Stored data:

+===+

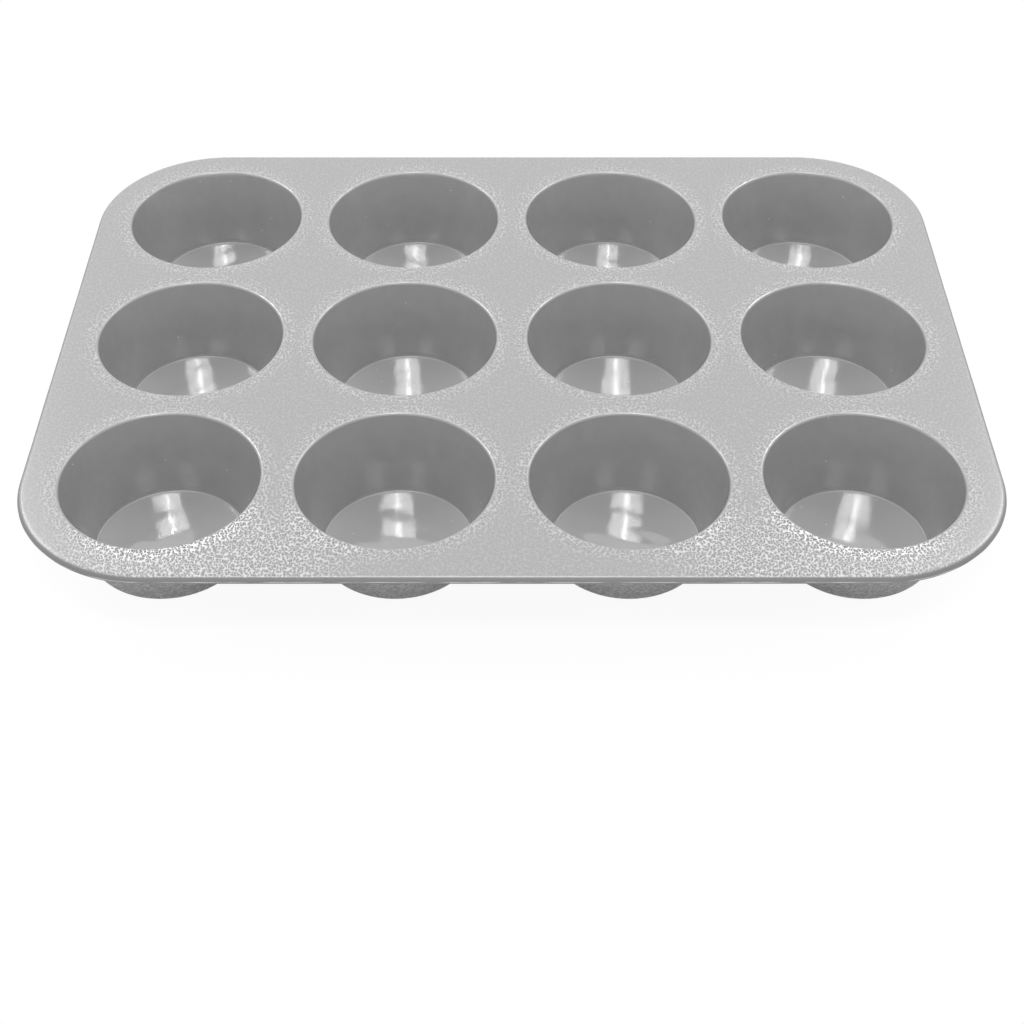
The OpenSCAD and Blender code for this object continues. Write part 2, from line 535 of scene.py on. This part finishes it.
def rimSection():
    # section of the bead, outwards from a corner cup's axis, with a share of the parting line at each point
    r, steps = rimShape, rimSteps
    noseX = pan["beadReach"] - r["partingProud"]
    noseRadius = (pan["deckTop"] - pan["beadUnder"]) / 2
    noseZ = pan["deckTop"] - noseRadius
    innerX = noseX - r["beadWidth"]
    halfParting = math.degrees(math.asin(r["partingThickness"] / 2 / noseRadius))
    deckLow = (pan["deckEdge"], pan["deckUnder"])
    deckHigh = (pan["deckEdge"], pan["deckTop"])
    root = (innerX, pan["deckUnder"])
    edge = (innerX, pan["beadUnder"])
    nose = (noseX - noseRadius, noseZ)
    under = (nose[0], pan["beadUnder"])
    rootArc = roundedCorner(deckLow, root, edge, r["rootRound"], steps["root"])
    edgeArc = roundedCorner(root, edge, under, r["edgeRound"], steps["edge"])
    lowArc = arcPoints(nose, noseRadius, -90, -halfParting, steps["nose"])
    highArc = arcPoints(nose, noseRadius, halfParting, 90, steps["nose"])
    crest = r["partingThickness"] / 4     # half of the parting line's top, half as thick as its foot
    ridge = np.array([[noseX, noseZ - crest], [noseX, noseZ + crest]])
    parts = (
        np.array([deckHigh]),
        rootArc,
        edgeArc,
        straight(edgeArc[-1], under, steps["under"]),
        lowArc,
        ridge,
        highArc,
        straight(highArc[-1], deckHigh, steps["top"]),
    )
    ridgeShare = np.concatenate([np.full(len(part), float(part is ridge)) for part in parts])
    return np.concatenate(parts), ridgeShare


def rimPath():
    # centre and outward angle along the pan's outline: sides and quarter turns in turn, anticlockwise
    halfX, halfY = pan["spanX"] / 2, pan["spanY"] / 2
    sides = (
        ((halfX, -halfY), (halfX, halfY), 0, rimSteps["short"]),
        ((halfX, halfY), (-halfX, halfY), 90, rimSteps["long"]),
        ((-halfX, halfY), (-halfX, -halfY), 180, rimSteps["short"]),
        ((-halfX, -halfY), (halfX, -halfY), 270, rimSteps["long"]),
    )
    centres, angles = [], []
    for first, last, turn, steps in sides:
        share = np.linspace(0, 1, steps + 1)[:-1, None]
        centres.append(np.asarray(first) * (1 - share) + np.asarray(last) * share)
        angles.append(np.full(steps, float(turn)))
        turns = 2 * roundSteps
        centres.append(np.repeat([last], turns, axis=0))
        angles.append(turn + np.linspace(0, 90, turns + 1)[:-1])
    return np.concatenate(centres), np.radians(np.concatenate(angles))


def waver(along, middle, *waves):
    # a middle value plus sine waves of the way along the rim
    total = middle
    for height, length, start in waves:
        total = total + height * np.sin(2 * math.pi * along / length + start)
    return total


def makeRim():
    # the section carried along the path; the parting line stands out by an uneven amount
    section, ridgeShare = rimSection()
    centres, angles = rimPath()
    steps = np.hypot(*np.diff(centres, axis=0, append=centres[:1]).T)
    steps = steps + np.abs(np.diff(angles, append=2 * math.pi)) * pan["beadReach"]
    along = np.cumsum(steps)
    uneven = waver(along, *rimShape["partingWaves"])
    reach = section[:, :1] + ridgeShare[:, None] * rimShape["partingProud"] * uneven
    x = centres[:, 0] + reach * np.cos(angles)
    y = centres[:, 1] + reach * np.sin(angles)
    z = section[:, 1:] + sheetDip(x, y)
    points = np.stack([x, y, z], axis=-1).reshape(-1, 3)
    faces = gridFaces(len(section), angles.size, wrapRows=True)
    # the first strip meets the deck's edge
    flat = np.zeros(len(faces), bool)
    flat[:angles.size] = True
    # all but the top of the bead is smooth, and painted darker as shade
    rise = (section[:, 1] - pan["beadUnder"]) / (pan["deckTop"] - pan["beadUnder"])
    smooth = 1 - smoothStep((rise - rimShape["smoothShare"]) / rimShape["smoothBlend"] + 0.5)
    smooth = np.repeat(smooth[:, None], angles.size, axis=1)
    grain = grainStrength(x, y) * (1 - smooth)
    # the parting line was trimmed by hand, so its flash, painted pale as a highlight, comes and goes
    flash = smoothStep(waver(along, *rimShape["flashHighlightWaves"]))
    shares = dict(grain=grain, smooth=smooth, seamHighlight=ridgeShare[:, None] * flash)
    return makePiece("rim_bead_skin", points, faces, flat, shares)


# Materials

def linearColour(hexText):
    # sRGB hex to the linear colour that the shaders take
    parts = [int(hexText[i:i + 2], 16) / 255 for i in (1, 3, 5)]
    return tuple(p / 12.92 if p <= 0.04045 else ((p + 0.055) / 1.055) ** 2.4 for p in parts) + (1.0,)


def addNode(tree, kind, settings=None, inputs=None):
    # adds a node, sets its properties, and gives each named input a value or a link
    node = tree.nodes.new(kind)
    for name, value in (settings or {}).items():
        setattr(node, name, value)
    for name, value in (inputs or {}).items():
        if isinstance(value, bpy.types.NodeSocket):
            tree.links.new(value, node.inputs[name])
        else:
            node.inputs[name].default_value = value
    return node


def newMaterial(name):
    # a material with its node tree still empty
    material = bpy.data.materials.new(name)
    material.use_nodes = True
    material.node_tree.nodes.clear()
    return material, material.node_tree


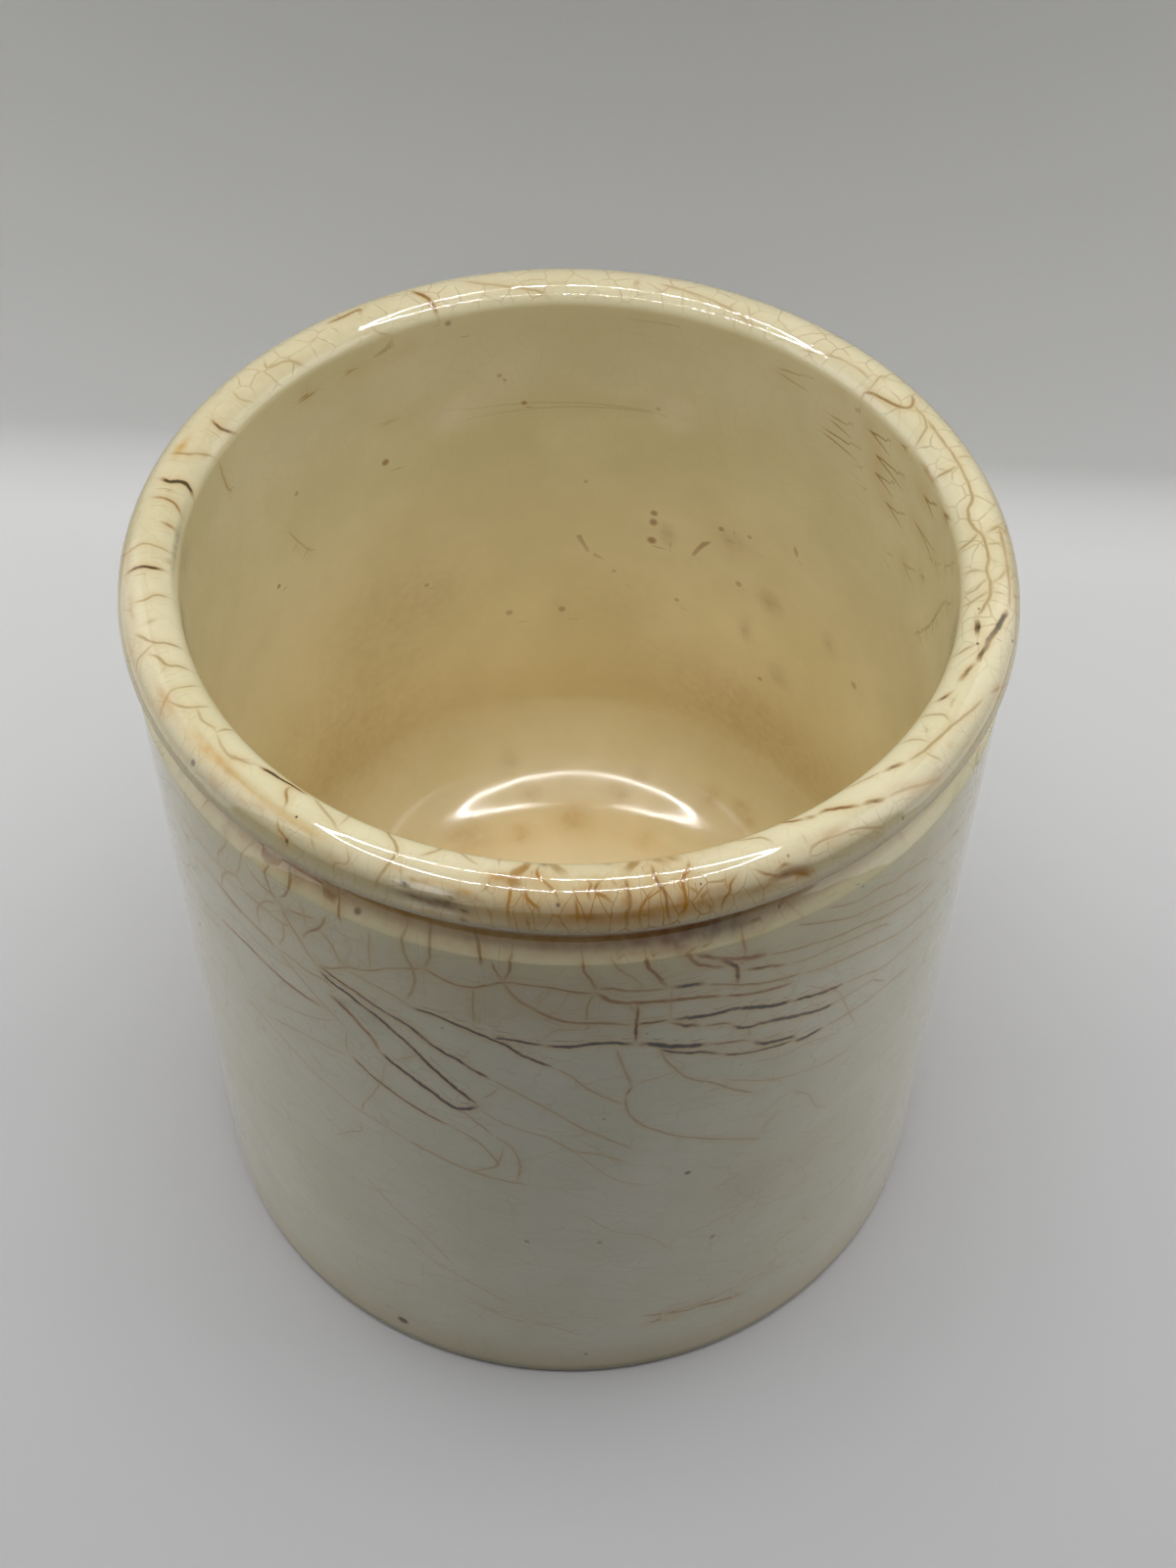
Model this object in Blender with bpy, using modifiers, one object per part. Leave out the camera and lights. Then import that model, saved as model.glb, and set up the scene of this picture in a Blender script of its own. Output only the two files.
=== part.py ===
"""Marmalade pot: one turned and glazed earthenware jar with a tie groove under its lip.

The pot stands on the XY plane with its axis on +Z and its origin at the centre of the
foot. It is one piece of clay, so its whole section is one profile, which a screw of a
full turn carries round the axis. Lengths are in metres.
"""

import math

import bpy

# Driving sizes of the whole pot
POT_HEIGHT = 0.0934
BODY_RADIUS = 0.0434
FOOT_RADIUS = 0.0431
WALL_THICKNESS = 0.0054
FLOOR_THICKNESS = 0.0126

# Lip: a bead that swells out past the wall, with its crest between wall and mouth
LIP_OVERHANG = 0.0006
LIP_HEIGHT = 0.0032
LIP_EDGE_ROUNDING = 0.0004
CREST_INSET = 0.0026
MOUTH_ROUNDING_DROP = 0.0020

# Tie groove, where the string of a cover lies, and the shoulder that slopes out of it
GROOVE_DEPTH = 0.0023
GROOVE_HEIGHT = 0.0038
GROOVE_CORNER_RADIUS = 0.0007
SHOULDER_RISE = 0.0012
SHOULDER_ROUNDING = 0.0005

# Inside: a slightly drafted wall, a wide cove and a dished floor
INNER_WALL_DRAFT = 0.0002
COVE_RUN = 0.0137
COVE_RISE = 0.0117
FLOOR_DISH = 0.0011

# Underside: a rounded foot and a flat foot ring round a shallow recess
FOOT_ROUNDING = 0.0011
FOOT_RING_WIDTH = 0.0036
RECESS_DEPTH = 0.0025
RECESS_EDGE_RADIUS = 0.0012

# Distance below which points count as one, as a share of the pot's height
MERGE_SHARE = 0.0005

# Facets round the axis and along the curved stretches of the section
TURN_STEPS = 88
BEAD_STEPS = 9
COVE_STEPS = 8
DISH_STEPS = 3
CORNER_STEPS = 4

QUARTER_TURN = math.radians(90)
HALF_TURN = math.radians(180)
THREE_QUARTER_TURN = math.radians(270)
FULL_TURN = math.radians(360)

# Clear lead glaze over cream earthenware
GLAZE_COLOUR = (0.72, 0.66, 0.50, 1.0)
GLAZE_ROUGHNESS = 0.12

# Radii and heights worked out from the sizes above
LIP_RADIUS = BODY_RADIUS + LIP_OVERHANG
LIP_UNDERSIDE_HEIGHT = POT_HEIGHT - LIP_HEIGHT
LIP_EDGE_HEIGHT = LIP_UNDERSIDE_HEIGHT + LIP_EDGE_ROUNDING
MOUTH_RADIUS = BODY_RADIUS - WALL_THICKNESS
CREST_RADIUS = MOUTH_RADIUS + CREST_INSET
GROOVE_RADIUS = BODY_RADIUS - GROOVE_DEPTH
GROOVE_FLOOR_HEIGHT = LIP_UNDERSIDE_HEIGHT - GROOVE_HEIGHT
SHOULDER_HEIGHT = GROOVE_FLOOR_HEIGHT - SHOULDER_RISE
FLOOR_CENTRE_HEIGHT = RECESS_DEPTH + FLOOR_THICKNESS
FLOOR_EDGE_HEIGHT = FLOOR_CENTRE_HEIGHT + FLOOR_DISH
INNER_FOOT_RADIUS = MOUTH_RADIUS - INNER_WALL_DRAFT
FLOOR_EDGE_RADIUS = INNER_FOOT_RADIUS - COVE_RUN
RING_OUTER_RADIUS = FOOT_RADIUS - FOOT_ROUNDING
RING_INNER_RADIUS = RING_OUTER_RADIUS - FOOT_RING_WIDTH


def arc(centre, radii, start, end, steps):
    """Points along an elliptical arc in the plane of radius and height, ends included."""
    points = []
    for index in range(steps + 1):
        angle = start + (end - start) * index / steps
        radius = centre[0] + radii[0] * math.cos(angle)
        height = centre[1] + radii[1] * math.sin(angle)
        points.append((radius, height))
    return points


def dished_floor():
    """The inner floor from its centre outwards: it rises with the square of the radius."""
    points = []
    for index in range(DISH_STEPS):
        reach = index / DISH_STEPS
        points.append((FLOOR_EDGE_RADIUS * reach, FLOOR_CENTRE_HEIGHT + FLOOR_DISH * reach**2))
    return points


def inner_cove():
    """The wide elliptical cove between the floor and the inner wall."""
    centre = (FLOOR_EDGE_RADIUS, FLOOR_EDGE_HEIGHT + COVE_RISE)
    return arc(centre, (COVE_RUN, COVE_RISE), -QUARTER_TURN, 0, COVE_STEPS)


def lip_bead():
    """The lip: up the mouth's rounding, over the crest, down the bead to its lower edge."""
    mouth_centre = (CREST_RADIUS, POT_HEIGHT - MOUTH_ROUNDING_DROP)
    mouth_radii = (CREST_INSET, MOUTH_ROUNDING_DROP)
    bead_centre = (CREST_RADIUS, LIP_EDGE_HEIGHT)
    bead_radii = (LIP_RADIUS - CREST_RADIUS, POT_HEIGHT - LIP_EDGE_HEIGHT)
    edge_centre = (LIP_RADIUS - LIP_EDGE_ROUNDING, LIP_EDGE_HEIGHT)
    edge_radii = (LIP_EDGE_ROUNDING, LIP_EDGE_ROUNDING)
    mouth = arc(mouth_centre, mouth_radii, HALF_TURN, QUARTER_TURN, CORNER_STEPS)
    bead = arc(bead_centre, bead_radii, QUARTER_TURN, 0, BEAD_STEPS)
    edge = arc(edge_centre, edge_radii, 0, -QUARTER_TURN, CORNER_STEPS)
    return mouth + bead[1:] + edge[1:]


def tie_groove():
    """The groove under the lip, with its two round corners."""
    corner_radii = (GROOVE_CORNER_RADIUS, GROOVE_CORNER_RADIUS)
    corner_radius = GROOVE_RADIUS + GROOVE_CORNER_RADIUS
    upper_centre = (corner_radius, LIP_UNDERSIDE_HEIGHT - GROOVE_CORNER_RADIUS)
    lower_centre = (corner_radius, GROOVE_FLOOR_HEIGHT + GROOVE_CORNER_RADIUS)
    upper = arc(upper_centre, corner_radii, QUARTER_TURN, HALF_TURN, CORNER_STEPS)
    lower = arc(lower_centre, corner_radii, HALF_TURN, THREE_QUARTER_TURN, CORNER_STEPS)
    return upper + lower


def shoulder():
    """The rounded end of the shoulder, where its slope turns down into the outer wall."""
    slope_run = GROOVE_DEPTH - GROOVE_CORNER_RADIUS - SHOULDER_ROUNDING
    slope = math.atan2(SHOULDER_RISE, slope_run)
    centre = (BODY_RADIUS - SHOULDER_ROUNDING, SHOULDER_HEIGHT - SHOULDER_ROUNDING)
    radii = (SHOULDER_ROUNDING, SHOULDER_ROUNDING)
    return arc(centre, radii, QUARTER_TURN - slope, 0, CORNER_STEPS)


def foot_and_recess():
    """The rounded foot, the flat foot ring and the recess inside it, in to the axis."""
    foot_centre = (RING_OUTER_RADIUS, FOOT_ROUNDING)
    foot_radii = (FOOT_ROUNDING, FOOT_ROUNDING)
    edge_centre = (RING_INNER_RADIUS - RECESS_EDGE_RADIUS, RECESS_DEPTH - RECESS_EDGE_RADIUS)
    edge_radii = (RECESS_EDGE_RADIUS, RECESS_EDGE_RADIUS)
    foot = arc(foot_centre, foot_radii, 0, -QUARTER_TURN, CORNER_STEPS)
    recess_edge = arc(edge_centre, edge_radii, 0, QUARTER_TURN, CORNER_STEPS)
    return foot + [(RING_INNER_RADIUS, 0)] + recess_edge + [(0, RECESS_DEPTH)]


def pot_section():
    """The whole section, from the floor's centre over the lip to the underside's centre."""
    return dished_floor() + inner_cove() + lip_bead() + tie_groove() + shoulder() + foot_and_recess()


def cream_glaze():
    """Glossy clear glaze that shows the cream body below it."""
    material = bpy.data.materials.new("cream_glaze")
    material.use_nodes = True
    shader = material.node_tree.nodes["Principled BSDF"]
    shader.inputs["Base Color"].default_value = GLAZE_COLOUR
    shader.inputs["Roughness"].default_value = GLAZE_ROUGHNESS
    shader.inputs["Metallic"].default_value = 0
    return material


def turn_section(name, section, collection):
    """Turns a section round the Z axis with a Screw modifier, shaded smooth."""
    mesh = bpy.data.meshes.new(name)
    points = [(radius, 0, height) for radius, height in section]
    edges = [(index, index + 1) for index in range(len(points) - 1)]
    mesh.from_pydata(points, edges, [])
    body = bpy.data.objects.new(name, mesh)
    collection.objects.link(body)
    screw = body.modifiers.new("turn", "SCREW")
    screw.axis = "Z"
    screw.angle = FULL_TURN
    screw.steps = TURN_STEPS
    screw.render_steps = TURN_STEPS
    screw.use_merge_vertices = True
    screw.merge_threshold = POT_HEIGHT * MERGE_SHARE
    screw.use_smooth_shade = True
    return body


def clear_scene():
    """Removes every object of the open file."""
    for item in list(bpy.data.objects):
        bpy.data.objects.remove(item, do_unlink=True)


def build_pot():
    """Builds the pot in its own collection."""
    clear_scene()
    collection = bpy.data.collections.new("marmalade_pot")
    bpy.context.scene.collection.children.link(collection)
    body = turn_section("pot_body", pot_section(), collection)
    body.data.materials.append(cream_glaze())


build_pot()
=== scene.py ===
"""Looks of the marmalade pot: a turned earthenware jar under an old, crazed cream glaze.

The pot is one grid. Its rows follow the section, from the middle of the inner floor over the lip
and down to the middle of the underside, and its columns go round the axis. A place on the glaze
is an azimuth in degrees, 0 at the front and positive to the right, and a reach in millimetres,
the length along the section from the lip's crest, positive down the outside and negative inside.
"""

from __future__ import annotations

import logging
import math
import re
from collections.abc import Callable, Iterator
from dataclasses import dataclass, field
from enum import Enum
from functools import partial

import bpy
import numpy as np
from mathutils import Matrix, Vector


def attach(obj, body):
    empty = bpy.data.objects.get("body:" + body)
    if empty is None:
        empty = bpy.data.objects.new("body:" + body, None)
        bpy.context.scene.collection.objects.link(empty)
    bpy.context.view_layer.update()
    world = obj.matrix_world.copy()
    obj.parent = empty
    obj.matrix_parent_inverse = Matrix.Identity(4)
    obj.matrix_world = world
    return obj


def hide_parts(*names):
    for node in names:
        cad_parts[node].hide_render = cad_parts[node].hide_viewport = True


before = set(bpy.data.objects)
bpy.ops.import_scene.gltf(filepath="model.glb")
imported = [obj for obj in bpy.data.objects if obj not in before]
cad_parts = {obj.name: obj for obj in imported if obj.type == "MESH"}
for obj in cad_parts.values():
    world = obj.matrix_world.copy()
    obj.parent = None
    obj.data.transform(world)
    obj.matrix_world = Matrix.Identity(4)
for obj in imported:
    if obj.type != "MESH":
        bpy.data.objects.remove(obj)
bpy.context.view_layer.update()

LOG = logging.getLogger("marmalade_pot")
# A millimetre in metres, and how many of them a metre has
MM, PER_METRE = 0.001, 1000.0
# The places of a Mix node's two inputs, for numbers and for colours, and what a colour mix needs
FROM, TO = 2, 3
UNDER, OVER = 6, 7
COLOURS = {"out": 2, "data_type": "RGBA"}
SOFT = {"interpolation_type": "SMOOTHSTEP"}
# The middle of a noise's colour
HALF = (0.5, 0.5, 0.5)

Socket = bpy.types.NodeSocket
Triple = tuple[float, float, float]
# A stretch of reach: a form starts at the first, is full between the middle two, ends at the last
Band = tuple[float, float, float, float]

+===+

Do this = Taking the lines above, repeat exactly those from the line that contains "body = bpy.data.objects.new(name, mesh)" through the line that contains "before = set(bpy.data.objects)", and both of those lines as well. Include nothing else.

Problem solution =
    body = bpy.data.objects.new(name, mesh)
    collection.objects.link(body)
    screw = body.modifiers.new("turn", "SCREW")
    screw.axis = "Z"
    screw.angle = FULL_TURN
    screw.steps = TURN_STEPS
    screw.render_steps = TURN_STEPS
    screw.use_merge_vertices = True
    screw.merge_threshold = POT_HEIGHT * MERGE_SHARE
    screw.use_smooth_shade = True
    return body


def clear_scene():
    """Removes every object of the open file."""
    for item in list(bpy.data.objects):
        bpy.data.objects.remove(item, do_unlink=True)


def build_pot():
    """Builds the pot in its own collection."""
    clear_scene()
    collection = bpy.data.collections.new("marmalade_pot")
    bpy.context.scene.collection.children.link(collection)
    body = turn_section("pot_body", pot_section(), collection)
    body.data.materials.append(cream_glaze())


build_pot()
=== scene.py ===
"""Looks of the marmalade pot: a turned earthenware jar under an old, crazed cream glaze.

The pot is one grid. Its rows follow the section, from the middle of the inner floor over the lip
and down to the middle of the underside, and its columns go round the axis. A place on the glaze
is an azimuth in degrees, 0 at the front and positive to the right, and a reach in millimetres,
the length along the section from the lip's crest, positive down the outside and negative inside.
"""

from __future__ import annotations

import logging
import math
import re
from collections.abc import Callable, Iterator
from dataclasses import dataclass, field
from enum import Enum
from functools import partial

import bpy
import numpy as np
from mathutils import Matrix, Vector


def attach(obj, body):
    empty = bpy.data.objects.get("body:" + body)
    if empty is None:
        empty = bpy.data.objects.new("body:" + body, None)
        bpy.context.scene.collection.objects.link(empty)
    bpy.context.view_layer.update()
    world = obj.matrix_world.copy()
    obj.parent = empty
    obj.matrix_parent_inverse = Matrix.Identity(4)
    obj.matrix_world = world
    return obj


def hide_parts(*names):
    for node in names:
        cad_parts[node].hide_render = cad_parts[node].hide_viewport = True


before = set(bpy.data.objects)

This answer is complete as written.